[Stated goal]: Identify the lines containing the word "this". Copy each one.

[Given data]:
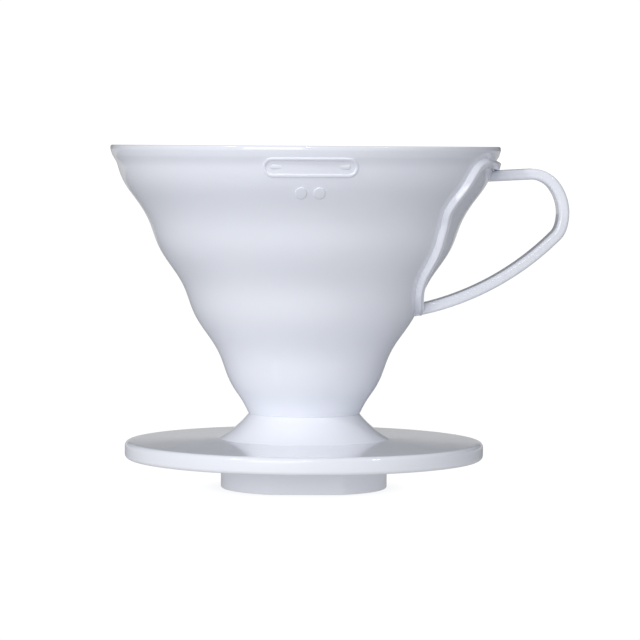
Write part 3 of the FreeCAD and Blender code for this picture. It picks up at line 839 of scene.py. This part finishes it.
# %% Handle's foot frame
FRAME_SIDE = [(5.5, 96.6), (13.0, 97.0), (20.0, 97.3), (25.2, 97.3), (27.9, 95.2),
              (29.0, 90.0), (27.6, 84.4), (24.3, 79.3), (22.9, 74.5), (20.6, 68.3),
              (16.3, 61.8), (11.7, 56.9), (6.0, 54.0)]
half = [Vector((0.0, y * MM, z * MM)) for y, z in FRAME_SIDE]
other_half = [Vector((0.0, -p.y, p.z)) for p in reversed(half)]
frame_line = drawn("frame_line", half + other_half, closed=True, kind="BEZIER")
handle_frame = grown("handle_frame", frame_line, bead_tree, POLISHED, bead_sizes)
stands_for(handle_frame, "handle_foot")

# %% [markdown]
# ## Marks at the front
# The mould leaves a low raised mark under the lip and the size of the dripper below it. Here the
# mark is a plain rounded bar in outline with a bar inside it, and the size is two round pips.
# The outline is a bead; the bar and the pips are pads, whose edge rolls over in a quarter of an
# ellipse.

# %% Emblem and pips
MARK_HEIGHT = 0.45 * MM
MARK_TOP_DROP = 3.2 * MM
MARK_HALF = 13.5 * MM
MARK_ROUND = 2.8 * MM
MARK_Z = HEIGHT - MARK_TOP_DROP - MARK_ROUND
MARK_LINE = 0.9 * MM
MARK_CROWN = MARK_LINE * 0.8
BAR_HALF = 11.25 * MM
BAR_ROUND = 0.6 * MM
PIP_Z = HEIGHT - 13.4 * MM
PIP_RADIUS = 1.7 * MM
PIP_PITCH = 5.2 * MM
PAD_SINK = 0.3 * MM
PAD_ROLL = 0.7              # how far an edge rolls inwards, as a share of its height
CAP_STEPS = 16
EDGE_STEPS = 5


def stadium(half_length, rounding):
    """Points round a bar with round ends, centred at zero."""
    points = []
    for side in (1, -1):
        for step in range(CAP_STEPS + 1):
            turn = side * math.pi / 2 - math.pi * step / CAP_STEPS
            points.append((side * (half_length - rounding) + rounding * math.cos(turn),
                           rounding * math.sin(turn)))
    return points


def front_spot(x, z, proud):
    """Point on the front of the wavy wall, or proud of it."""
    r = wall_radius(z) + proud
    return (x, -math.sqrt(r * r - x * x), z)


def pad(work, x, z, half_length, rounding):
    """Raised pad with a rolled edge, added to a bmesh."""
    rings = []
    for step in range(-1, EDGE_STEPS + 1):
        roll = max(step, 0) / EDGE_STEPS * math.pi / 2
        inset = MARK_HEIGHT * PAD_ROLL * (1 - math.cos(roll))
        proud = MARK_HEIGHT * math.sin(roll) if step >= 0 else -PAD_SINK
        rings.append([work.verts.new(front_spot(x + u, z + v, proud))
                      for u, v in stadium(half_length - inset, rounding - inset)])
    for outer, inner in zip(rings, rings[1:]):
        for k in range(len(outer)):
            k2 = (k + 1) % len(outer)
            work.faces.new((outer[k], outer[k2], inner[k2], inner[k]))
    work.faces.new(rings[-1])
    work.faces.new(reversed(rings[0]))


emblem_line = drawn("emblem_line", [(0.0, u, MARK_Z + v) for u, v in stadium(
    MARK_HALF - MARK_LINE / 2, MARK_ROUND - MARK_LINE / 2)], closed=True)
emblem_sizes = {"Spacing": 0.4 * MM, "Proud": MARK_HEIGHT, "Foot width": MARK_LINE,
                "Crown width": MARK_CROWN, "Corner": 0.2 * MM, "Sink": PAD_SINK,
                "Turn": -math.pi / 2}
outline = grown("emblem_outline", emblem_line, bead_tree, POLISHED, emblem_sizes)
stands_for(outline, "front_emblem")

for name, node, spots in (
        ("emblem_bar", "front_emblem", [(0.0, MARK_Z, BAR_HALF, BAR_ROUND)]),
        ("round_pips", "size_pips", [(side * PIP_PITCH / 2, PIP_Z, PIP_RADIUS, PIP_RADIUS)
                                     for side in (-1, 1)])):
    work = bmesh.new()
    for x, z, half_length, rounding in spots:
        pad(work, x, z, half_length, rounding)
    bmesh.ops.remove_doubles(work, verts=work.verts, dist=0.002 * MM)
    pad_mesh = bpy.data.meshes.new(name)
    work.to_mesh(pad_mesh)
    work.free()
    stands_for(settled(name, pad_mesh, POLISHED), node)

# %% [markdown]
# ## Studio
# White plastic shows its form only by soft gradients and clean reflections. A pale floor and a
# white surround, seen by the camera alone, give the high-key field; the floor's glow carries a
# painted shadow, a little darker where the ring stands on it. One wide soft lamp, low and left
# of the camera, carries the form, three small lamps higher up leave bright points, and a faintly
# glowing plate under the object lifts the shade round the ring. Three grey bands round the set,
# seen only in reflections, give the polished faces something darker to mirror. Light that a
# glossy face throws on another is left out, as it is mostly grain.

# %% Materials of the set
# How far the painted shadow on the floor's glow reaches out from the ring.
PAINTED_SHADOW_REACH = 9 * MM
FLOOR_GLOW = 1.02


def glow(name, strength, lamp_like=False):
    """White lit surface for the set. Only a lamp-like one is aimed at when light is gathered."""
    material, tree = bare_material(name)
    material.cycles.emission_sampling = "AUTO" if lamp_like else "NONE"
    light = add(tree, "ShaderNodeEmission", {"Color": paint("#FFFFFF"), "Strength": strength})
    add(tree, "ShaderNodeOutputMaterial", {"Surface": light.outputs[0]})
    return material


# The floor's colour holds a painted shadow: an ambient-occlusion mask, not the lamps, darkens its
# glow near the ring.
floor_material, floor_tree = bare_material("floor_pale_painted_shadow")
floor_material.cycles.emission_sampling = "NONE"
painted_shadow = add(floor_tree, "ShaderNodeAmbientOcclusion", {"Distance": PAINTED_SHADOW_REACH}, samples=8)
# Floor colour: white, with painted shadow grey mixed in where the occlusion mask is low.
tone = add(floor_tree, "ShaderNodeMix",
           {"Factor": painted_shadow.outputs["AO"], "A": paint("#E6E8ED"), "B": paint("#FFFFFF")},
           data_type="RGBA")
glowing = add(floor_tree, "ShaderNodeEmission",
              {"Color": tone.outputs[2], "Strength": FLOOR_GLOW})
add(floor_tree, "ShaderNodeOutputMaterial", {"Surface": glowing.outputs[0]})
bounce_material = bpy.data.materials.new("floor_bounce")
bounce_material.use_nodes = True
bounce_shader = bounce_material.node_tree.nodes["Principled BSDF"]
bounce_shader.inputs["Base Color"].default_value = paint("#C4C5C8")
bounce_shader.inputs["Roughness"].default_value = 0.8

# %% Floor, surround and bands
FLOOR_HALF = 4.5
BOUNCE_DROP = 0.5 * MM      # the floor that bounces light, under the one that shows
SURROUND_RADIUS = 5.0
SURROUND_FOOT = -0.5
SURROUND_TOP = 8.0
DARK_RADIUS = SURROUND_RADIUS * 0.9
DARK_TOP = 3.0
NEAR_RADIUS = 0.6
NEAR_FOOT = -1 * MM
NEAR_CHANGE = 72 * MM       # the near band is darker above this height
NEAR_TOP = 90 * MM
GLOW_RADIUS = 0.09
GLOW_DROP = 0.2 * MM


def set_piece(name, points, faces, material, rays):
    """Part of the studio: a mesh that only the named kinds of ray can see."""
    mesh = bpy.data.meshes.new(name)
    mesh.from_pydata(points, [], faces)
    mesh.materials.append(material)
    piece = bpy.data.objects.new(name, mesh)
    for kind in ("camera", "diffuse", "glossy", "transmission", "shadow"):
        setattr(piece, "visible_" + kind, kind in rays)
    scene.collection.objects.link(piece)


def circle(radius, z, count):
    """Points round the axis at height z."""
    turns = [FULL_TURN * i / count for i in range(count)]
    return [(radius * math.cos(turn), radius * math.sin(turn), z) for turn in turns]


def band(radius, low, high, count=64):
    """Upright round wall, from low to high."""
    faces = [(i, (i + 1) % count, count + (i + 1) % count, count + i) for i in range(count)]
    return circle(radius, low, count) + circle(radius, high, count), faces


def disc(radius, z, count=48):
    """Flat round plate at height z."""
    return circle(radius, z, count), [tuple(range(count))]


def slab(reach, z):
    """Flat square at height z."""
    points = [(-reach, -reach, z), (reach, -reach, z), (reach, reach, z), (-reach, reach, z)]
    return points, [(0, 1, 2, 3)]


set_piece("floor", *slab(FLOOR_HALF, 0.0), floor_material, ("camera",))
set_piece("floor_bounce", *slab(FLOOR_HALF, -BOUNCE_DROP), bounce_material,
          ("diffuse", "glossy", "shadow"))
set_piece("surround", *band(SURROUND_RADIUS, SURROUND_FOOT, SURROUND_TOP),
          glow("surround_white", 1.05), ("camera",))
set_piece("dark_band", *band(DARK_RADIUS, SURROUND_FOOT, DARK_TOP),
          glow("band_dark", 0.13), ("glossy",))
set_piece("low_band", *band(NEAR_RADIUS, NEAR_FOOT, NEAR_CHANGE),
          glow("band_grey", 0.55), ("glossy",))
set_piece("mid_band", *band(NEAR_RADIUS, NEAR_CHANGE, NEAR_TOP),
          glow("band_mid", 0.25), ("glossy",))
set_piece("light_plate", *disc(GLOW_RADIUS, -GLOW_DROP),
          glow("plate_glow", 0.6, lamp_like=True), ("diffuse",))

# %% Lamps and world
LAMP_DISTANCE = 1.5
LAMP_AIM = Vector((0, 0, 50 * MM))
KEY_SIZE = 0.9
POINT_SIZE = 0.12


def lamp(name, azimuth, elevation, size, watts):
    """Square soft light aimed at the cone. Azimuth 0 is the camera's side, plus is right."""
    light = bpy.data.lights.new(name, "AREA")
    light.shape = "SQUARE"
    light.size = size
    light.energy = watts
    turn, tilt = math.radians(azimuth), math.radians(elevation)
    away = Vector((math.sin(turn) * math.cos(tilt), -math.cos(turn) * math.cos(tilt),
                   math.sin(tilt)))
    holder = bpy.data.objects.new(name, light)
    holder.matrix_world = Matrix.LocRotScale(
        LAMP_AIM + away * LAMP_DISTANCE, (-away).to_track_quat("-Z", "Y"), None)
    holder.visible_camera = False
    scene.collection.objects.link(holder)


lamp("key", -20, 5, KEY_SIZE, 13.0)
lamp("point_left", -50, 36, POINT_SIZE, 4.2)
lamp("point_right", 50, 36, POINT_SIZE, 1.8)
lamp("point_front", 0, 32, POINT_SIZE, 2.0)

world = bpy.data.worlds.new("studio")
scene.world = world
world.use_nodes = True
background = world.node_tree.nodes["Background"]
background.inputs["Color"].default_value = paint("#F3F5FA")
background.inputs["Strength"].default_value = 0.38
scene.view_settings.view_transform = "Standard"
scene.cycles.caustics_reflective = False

[Task result]:
Write part 3 of the FreeCAD and Blender code for this picture. It picks up at line 839 of scene.py. This part finishes it.
NEAR_CHANGE = 72 * MM       # the near band is darker above this height